Concluding orthogonality

Question

In the space $P_1[0,2]$ with inner product defined as \begin{equation} \int_{0}^{2} p(x)q(x) \ dx \end{equation} Given \begin{equation} p(x) = 1-x \ \textrm{and} \ q(x) = 3+3x \end{equation}I know that they are NOT orthogonal in the given space. However, looking in $P_1$ with inner product defined as \begin{equation} a_0b_0 + a_1b_1 \end{equation} the two ARE orthogonal ( $1*3 + 1* -3 = 0)$. So my question is does this mean they would also be orthogonal in $P_2$ since the domain is open? $P_3$?

Answer 1

As you’ve already demonstrated in your question, orthogonality must be examined in the context of a specific inner product.

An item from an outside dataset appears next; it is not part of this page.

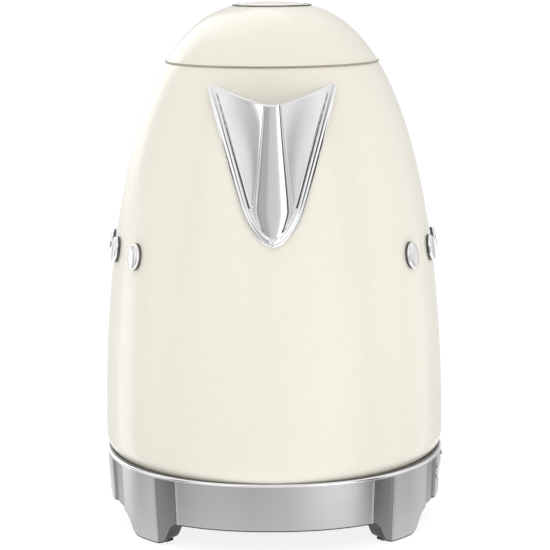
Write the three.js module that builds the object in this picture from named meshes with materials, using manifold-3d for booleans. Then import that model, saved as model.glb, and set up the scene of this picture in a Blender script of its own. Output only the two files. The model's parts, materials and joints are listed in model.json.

You haven’t specified one for $P_2$ or $P_3$. You can’t simply use $a_0b_0+a_1b_1$ because it’s not positive-definite in those higher-dimensional spaces. On the other hand, if you extend it in such a way that it gives the same result when restricted to the subspace spanned by $1$ and $x$, then, yes, those polynomials will be orthogonal in those spaces, too. This is analogous to the situation in $\mathbb R^n$ with the standard Euclidean inner product. No matter how many zeros you tack on to $(1,0)$ and $(0,1)$ (relative to the standard basis, that is), the resulting vectors will be orthogonal.